Data-Driven Semantic Language Modeling

Monday, October 30, 2000 - 2:00pm - 3:00pm
Keller 3-180
Jerome Bellegarda (Apple Computer, Inc.)
Statistical language models used in large vocabulary speech recognition have to properly encapsulate the various constraints, both local and global, present in the language. While usual n-gram modeling can readily capture local constraints, it has been more difficult to handle global constraints, like long-term semantic dependencies, within an adequate data-driven formalism. This presentation focuses on the use of latent semantic analysis (LSA), a paradigm which automatically uncovers the salient semantic relationships between words and documents in a given corpus.
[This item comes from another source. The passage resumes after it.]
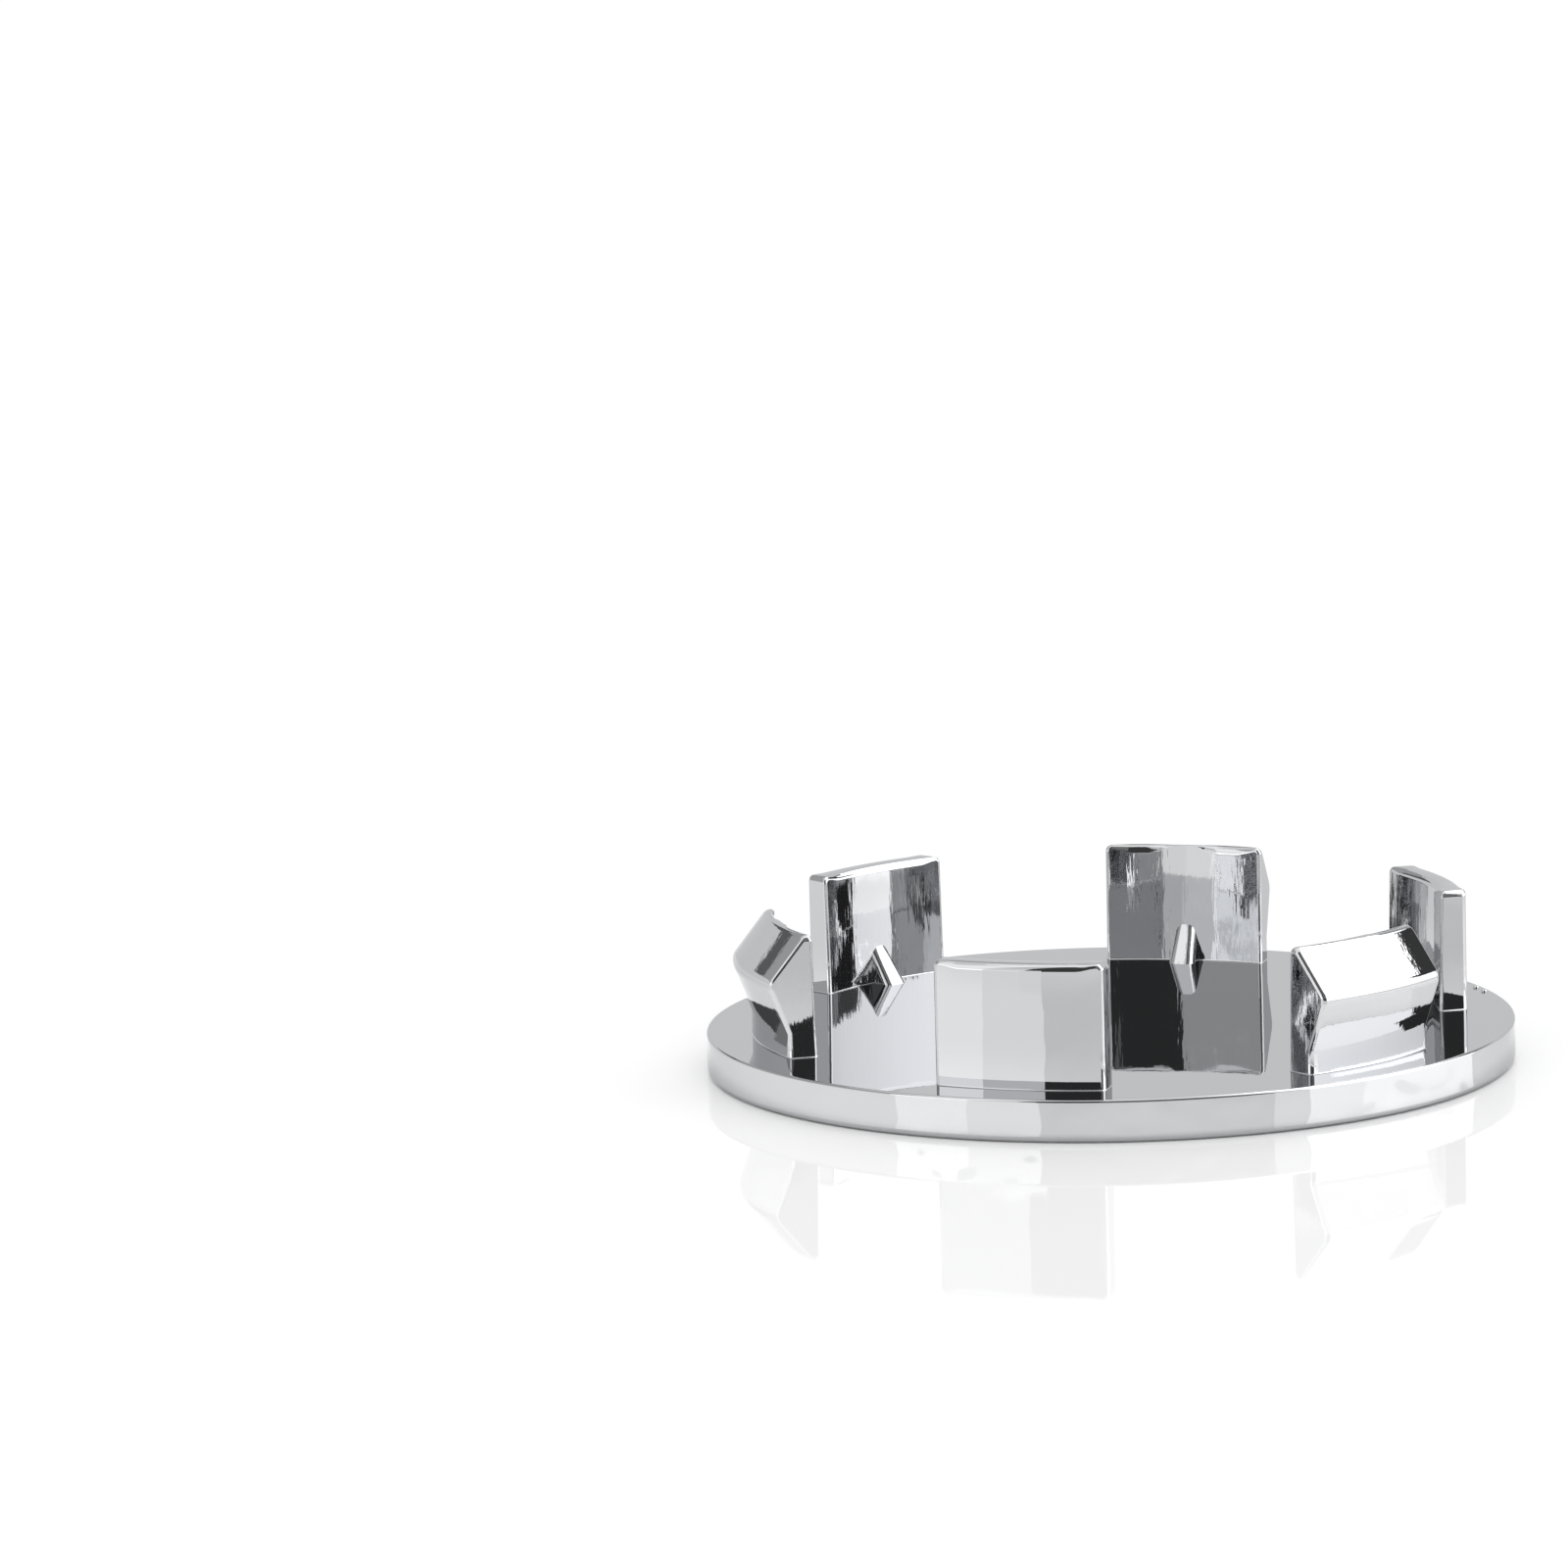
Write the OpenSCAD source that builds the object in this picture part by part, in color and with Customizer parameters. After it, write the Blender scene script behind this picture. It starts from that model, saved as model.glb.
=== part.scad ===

In this approach, (discrete) words and documents are mapped onto a single (continuous) semantic vector space of comparatively low dimension, in which familiar clustering techniques can be applied. Applications include information retrieval, automatic semantic classification, and semantic language modeling. In the latter case, it leads to several model families with various smoothing properties. Because of their large-span nature, such LSA language models are well suited to complement conventional n-grams. An integrative formulation is proposed for harnessing this synergy, in which the latent semantic information is used to suitably adjust the standard n-gram probability. This hybrid modeling compares favorably with the corresponding n-gram baseline: experiments conducted on the Wall Street Journal domain show a reduction in average word error rate of over 20%. The presentation will conclude with a discussion of intrinsic trade-offs and open issues in this emerging area of statistical language modeling.